Data listing:
▼

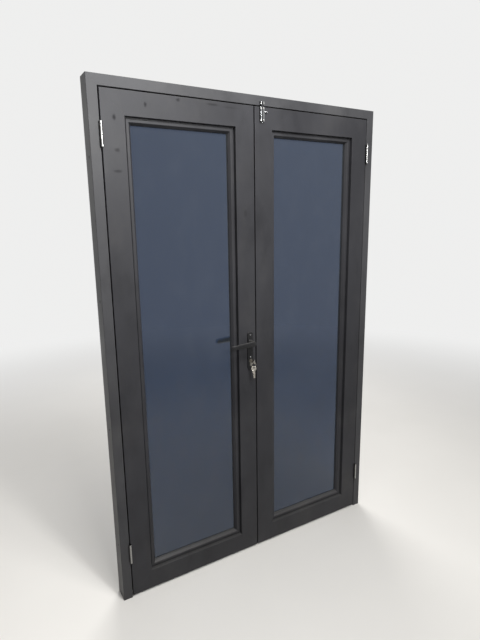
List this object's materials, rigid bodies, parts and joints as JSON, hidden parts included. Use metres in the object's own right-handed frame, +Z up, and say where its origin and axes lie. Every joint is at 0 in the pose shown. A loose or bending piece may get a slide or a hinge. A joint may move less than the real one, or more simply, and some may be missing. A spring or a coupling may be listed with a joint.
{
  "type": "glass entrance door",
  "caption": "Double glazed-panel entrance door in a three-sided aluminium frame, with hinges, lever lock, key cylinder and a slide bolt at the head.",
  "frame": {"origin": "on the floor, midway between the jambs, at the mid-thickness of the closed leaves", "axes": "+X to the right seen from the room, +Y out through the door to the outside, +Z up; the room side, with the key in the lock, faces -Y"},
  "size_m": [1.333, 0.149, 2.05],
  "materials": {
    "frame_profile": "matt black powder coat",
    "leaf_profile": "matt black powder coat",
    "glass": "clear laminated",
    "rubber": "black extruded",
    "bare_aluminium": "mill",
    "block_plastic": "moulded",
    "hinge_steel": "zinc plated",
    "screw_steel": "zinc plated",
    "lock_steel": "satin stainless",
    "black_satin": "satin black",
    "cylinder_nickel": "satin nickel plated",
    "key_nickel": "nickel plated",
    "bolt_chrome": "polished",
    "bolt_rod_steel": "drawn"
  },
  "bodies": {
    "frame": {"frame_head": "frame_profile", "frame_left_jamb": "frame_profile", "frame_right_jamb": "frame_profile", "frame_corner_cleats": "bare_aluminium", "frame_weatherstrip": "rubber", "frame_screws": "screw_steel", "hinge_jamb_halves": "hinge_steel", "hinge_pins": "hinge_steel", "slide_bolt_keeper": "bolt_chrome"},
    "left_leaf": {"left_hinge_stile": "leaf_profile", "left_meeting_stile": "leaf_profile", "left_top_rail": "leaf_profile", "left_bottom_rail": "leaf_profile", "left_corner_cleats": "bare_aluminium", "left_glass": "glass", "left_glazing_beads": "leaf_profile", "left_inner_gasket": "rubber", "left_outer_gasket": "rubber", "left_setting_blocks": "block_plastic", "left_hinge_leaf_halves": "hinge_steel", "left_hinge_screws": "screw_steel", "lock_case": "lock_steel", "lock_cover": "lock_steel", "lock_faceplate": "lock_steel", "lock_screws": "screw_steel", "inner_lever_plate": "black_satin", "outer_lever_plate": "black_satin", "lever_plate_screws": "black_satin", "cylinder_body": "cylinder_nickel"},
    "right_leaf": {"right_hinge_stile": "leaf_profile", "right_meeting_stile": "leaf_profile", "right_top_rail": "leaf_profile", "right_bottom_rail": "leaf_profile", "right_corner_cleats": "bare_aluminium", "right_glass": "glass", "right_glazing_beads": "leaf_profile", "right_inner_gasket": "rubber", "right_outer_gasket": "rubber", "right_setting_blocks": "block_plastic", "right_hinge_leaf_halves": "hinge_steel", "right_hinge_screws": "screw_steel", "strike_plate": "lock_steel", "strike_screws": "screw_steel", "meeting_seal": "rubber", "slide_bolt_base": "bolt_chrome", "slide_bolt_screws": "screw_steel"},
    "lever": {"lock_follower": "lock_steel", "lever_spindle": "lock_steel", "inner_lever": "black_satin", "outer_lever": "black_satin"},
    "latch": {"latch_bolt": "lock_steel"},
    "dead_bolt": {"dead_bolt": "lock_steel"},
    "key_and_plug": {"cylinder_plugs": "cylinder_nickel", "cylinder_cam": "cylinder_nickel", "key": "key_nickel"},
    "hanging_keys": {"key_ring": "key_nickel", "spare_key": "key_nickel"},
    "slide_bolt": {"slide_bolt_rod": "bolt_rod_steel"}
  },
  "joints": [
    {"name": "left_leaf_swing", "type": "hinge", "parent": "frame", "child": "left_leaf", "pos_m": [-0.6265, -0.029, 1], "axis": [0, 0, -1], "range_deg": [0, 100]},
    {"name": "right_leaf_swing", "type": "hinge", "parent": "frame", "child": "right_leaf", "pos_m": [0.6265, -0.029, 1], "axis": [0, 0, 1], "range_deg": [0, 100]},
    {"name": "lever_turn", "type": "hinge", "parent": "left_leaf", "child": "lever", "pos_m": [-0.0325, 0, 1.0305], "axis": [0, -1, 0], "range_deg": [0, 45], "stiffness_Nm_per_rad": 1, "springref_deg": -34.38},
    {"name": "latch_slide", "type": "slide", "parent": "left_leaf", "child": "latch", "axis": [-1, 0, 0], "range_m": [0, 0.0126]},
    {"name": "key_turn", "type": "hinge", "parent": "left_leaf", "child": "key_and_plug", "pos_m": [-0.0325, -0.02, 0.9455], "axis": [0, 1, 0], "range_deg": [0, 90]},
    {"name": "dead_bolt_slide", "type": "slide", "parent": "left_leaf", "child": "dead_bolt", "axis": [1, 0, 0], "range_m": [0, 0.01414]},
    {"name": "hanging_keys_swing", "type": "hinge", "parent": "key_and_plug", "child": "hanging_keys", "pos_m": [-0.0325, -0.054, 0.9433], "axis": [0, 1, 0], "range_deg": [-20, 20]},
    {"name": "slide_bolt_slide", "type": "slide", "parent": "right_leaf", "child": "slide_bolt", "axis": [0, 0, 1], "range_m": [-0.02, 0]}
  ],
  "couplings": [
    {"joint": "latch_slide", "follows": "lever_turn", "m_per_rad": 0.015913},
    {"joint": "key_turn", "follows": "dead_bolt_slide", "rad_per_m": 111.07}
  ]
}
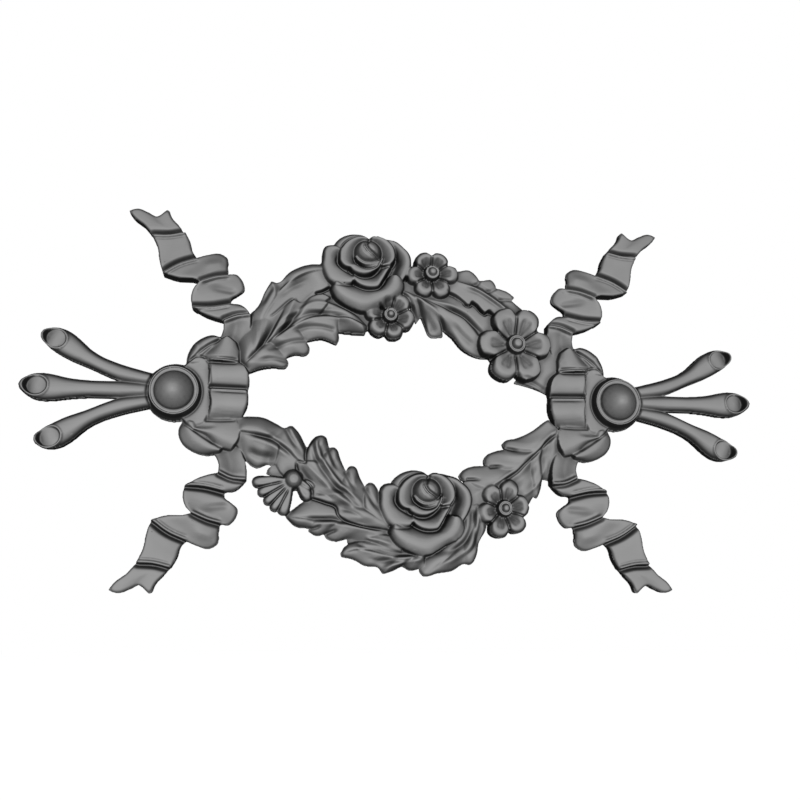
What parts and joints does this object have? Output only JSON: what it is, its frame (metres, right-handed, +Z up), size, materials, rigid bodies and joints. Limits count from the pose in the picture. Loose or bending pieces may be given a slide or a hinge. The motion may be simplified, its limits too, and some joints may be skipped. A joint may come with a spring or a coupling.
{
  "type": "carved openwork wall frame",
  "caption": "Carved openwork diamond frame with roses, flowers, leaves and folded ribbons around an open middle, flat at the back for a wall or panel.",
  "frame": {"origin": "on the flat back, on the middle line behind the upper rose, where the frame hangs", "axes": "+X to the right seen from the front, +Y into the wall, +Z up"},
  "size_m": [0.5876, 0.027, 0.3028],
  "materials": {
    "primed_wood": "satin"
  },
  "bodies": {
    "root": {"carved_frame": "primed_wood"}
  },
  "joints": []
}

▲
▼

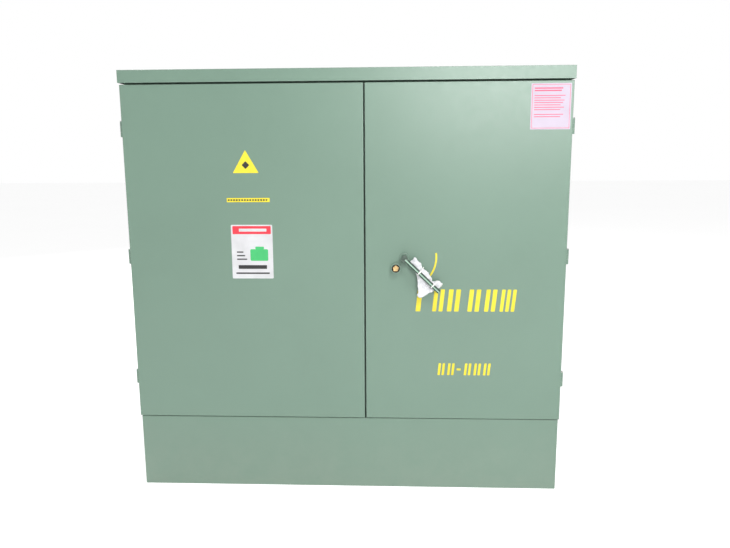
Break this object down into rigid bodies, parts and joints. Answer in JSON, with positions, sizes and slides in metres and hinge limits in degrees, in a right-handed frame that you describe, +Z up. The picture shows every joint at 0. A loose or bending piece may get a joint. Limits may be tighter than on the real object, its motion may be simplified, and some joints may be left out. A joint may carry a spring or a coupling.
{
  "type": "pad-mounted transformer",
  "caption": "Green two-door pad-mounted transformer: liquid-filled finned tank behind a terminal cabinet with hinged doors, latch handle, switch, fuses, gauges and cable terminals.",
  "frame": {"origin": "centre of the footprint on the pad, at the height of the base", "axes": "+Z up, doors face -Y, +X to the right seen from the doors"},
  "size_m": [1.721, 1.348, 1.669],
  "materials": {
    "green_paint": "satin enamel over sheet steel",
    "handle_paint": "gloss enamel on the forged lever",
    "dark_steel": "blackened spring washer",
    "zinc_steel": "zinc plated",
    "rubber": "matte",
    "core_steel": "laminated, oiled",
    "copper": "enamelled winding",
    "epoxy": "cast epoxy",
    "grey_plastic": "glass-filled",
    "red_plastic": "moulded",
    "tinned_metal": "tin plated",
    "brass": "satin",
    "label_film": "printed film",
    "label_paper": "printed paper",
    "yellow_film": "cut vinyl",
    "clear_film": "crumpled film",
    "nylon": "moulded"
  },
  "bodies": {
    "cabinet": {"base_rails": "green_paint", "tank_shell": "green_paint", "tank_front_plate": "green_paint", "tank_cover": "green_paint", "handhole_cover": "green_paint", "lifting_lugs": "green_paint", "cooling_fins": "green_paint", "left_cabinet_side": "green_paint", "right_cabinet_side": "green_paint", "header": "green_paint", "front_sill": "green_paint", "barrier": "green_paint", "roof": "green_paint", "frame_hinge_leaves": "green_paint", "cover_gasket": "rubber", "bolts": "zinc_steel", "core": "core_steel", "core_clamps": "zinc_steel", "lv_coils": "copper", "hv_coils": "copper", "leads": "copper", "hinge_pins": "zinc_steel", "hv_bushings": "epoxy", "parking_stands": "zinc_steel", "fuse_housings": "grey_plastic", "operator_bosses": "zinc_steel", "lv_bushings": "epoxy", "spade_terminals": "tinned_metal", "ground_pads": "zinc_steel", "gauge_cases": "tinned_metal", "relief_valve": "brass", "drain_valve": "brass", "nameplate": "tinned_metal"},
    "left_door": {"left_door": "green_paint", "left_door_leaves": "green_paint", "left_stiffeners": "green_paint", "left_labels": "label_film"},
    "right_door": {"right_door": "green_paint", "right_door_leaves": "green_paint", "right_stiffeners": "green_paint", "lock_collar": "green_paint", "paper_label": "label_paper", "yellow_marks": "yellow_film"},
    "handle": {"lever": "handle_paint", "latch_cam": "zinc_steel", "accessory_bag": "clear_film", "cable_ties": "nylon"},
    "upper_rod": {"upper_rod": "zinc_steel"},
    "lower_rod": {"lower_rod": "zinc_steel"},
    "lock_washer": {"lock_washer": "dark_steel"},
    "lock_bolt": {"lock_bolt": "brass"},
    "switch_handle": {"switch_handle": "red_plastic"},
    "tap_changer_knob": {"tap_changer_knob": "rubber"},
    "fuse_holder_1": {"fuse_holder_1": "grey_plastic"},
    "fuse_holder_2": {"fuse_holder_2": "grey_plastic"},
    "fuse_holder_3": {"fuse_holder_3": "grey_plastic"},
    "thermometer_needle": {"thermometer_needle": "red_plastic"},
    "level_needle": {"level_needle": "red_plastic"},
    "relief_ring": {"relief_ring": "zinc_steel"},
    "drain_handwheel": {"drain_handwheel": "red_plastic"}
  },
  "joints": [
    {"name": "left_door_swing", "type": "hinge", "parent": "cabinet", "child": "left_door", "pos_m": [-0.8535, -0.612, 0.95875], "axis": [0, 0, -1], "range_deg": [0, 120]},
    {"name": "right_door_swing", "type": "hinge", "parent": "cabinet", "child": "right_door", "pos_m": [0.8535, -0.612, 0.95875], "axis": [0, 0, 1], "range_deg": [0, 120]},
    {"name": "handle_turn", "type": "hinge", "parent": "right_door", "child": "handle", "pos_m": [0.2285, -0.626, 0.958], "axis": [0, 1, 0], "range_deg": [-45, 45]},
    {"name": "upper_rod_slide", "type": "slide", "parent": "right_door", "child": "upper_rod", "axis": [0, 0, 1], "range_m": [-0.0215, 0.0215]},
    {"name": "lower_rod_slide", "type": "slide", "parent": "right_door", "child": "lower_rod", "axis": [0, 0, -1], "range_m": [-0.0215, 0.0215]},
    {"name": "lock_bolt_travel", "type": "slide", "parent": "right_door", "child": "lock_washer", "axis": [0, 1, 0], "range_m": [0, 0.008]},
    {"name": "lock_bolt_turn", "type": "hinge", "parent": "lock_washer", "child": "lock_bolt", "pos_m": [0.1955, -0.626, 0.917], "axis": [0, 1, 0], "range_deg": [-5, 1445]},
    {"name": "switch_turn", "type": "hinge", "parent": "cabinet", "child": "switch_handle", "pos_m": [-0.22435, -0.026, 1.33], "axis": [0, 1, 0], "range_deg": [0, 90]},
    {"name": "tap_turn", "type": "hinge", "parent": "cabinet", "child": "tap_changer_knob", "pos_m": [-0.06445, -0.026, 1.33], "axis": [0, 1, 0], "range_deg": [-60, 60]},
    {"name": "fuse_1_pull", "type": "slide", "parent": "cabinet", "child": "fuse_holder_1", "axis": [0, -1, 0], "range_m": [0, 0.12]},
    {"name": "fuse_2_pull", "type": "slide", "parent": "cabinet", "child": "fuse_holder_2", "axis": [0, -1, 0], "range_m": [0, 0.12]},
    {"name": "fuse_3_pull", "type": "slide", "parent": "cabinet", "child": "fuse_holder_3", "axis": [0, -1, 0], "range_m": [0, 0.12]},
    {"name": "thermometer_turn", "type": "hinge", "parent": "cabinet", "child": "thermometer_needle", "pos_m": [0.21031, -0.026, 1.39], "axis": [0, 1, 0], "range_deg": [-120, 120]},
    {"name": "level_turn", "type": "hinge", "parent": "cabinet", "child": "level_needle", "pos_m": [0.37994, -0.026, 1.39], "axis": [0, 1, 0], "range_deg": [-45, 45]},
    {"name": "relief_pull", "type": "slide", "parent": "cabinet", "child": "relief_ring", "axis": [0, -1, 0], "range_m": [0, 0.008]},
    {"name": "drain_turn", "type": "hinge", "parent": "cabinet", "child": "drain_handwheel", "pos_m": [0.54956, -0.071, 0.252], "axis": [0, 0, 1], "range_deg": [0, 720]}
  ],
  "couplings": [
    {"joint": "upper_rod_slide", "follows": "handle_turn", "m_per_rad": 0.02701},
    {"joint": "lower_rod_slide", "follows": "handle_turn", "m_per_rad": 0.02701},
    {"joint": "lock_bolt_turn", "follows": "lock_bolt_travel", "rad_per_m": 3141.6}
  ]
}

▲
▼

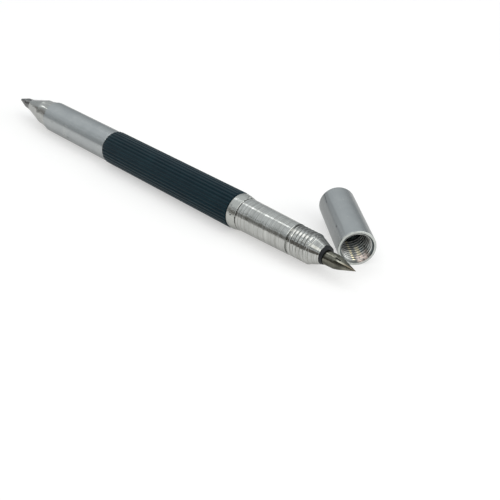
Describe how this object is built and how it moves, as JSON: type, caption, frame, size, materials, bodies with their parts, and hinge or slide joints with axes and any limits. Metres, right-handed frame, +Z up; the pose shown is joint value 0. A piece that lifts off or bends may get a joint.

▲

Your goal:
Search the data above for the string "picture" and return every line that has it.

Task output:
What parts and joints does this object have? Output only JSON: what it is, its frame (metres, right-handed, +Z up), size, materials, rigid bodies and joints. Limits count from the pose in the picture. Loose or bending pieces may be given a slide or a hinge. The motion may be simplified, its limits too, and some joints may be skipped. A joint may come with a spring or a coupling.
Break this object down into rigid bodies, parts and joints. Answer in JSON, with positions, sizes and slides in metres and hinge limits in degrees, in a right-handed frame that you describe, +Z up. The picture shows every joint at 0. A loose or bending piece may get a joint. Limits may be tighter than on the real object, its motion may be simplified, and some joints may be left out. A joint may carry a spring or a coupling.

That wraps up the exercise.